Just recently I was listening to my very favourite radio show (Sunday mornings, Cerys Matthews, BBC 6 Music) and one of her guests was the poet Raymond Antrobus. He read his poem Jamaican British and though I knew his name, that he had just won the Ted Hughes award and had heard him on the radio before, the poem he read (and a couple of lines in particular) just flew out at me (I won’t give you a spoiler – the poem is here if you don’t know it already). It is personal and political and there is nothing stronger. And Antrobus is just one of many exciting writers working today - go to any poetry or open mic event around the country these days and you will hear a lot of strong political work. Not all of it will be great of course…there will be clichés (there will always be clichés!) but that happens to everything we make, there are always weaker copies of great work, people just starting out etc. and I don’t think we should let a few half-baked poems put us off a whole kitchen.

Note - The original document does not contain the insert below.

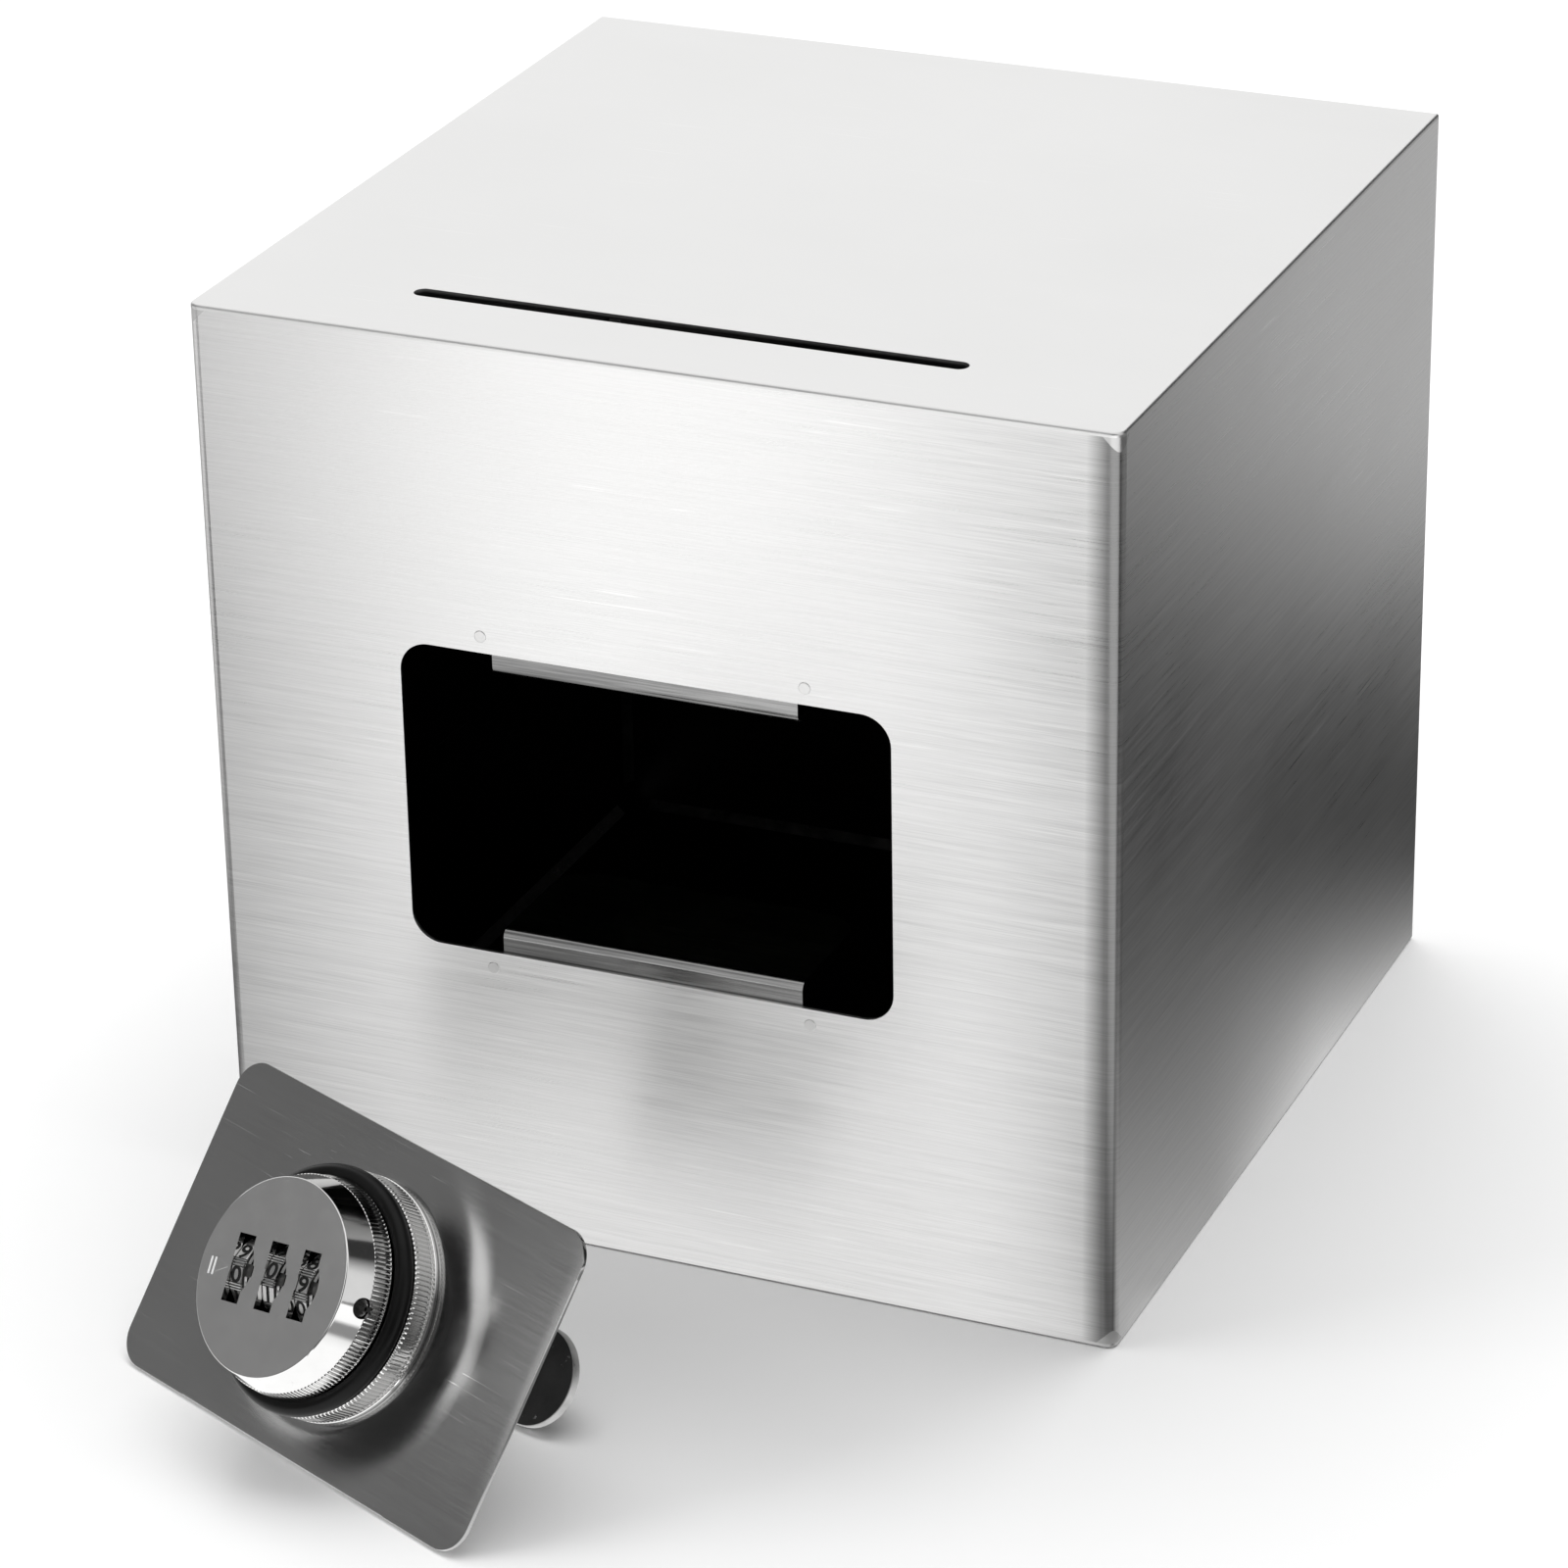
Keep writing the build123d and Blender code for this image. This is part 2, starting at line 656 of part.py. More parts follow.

Political poetry is not a subgenre to be embarrassed about – it is a lively force, a necessary current, the source of much power and reassurance and hope and direction. Out and about, here, there and everywhere, there are new things being said, amazing turns of phrase and eye-opening changes. And we need them.

*Added later - we tend to differentiate between love poems and political poems but of course a love poem can be (and often is) political too.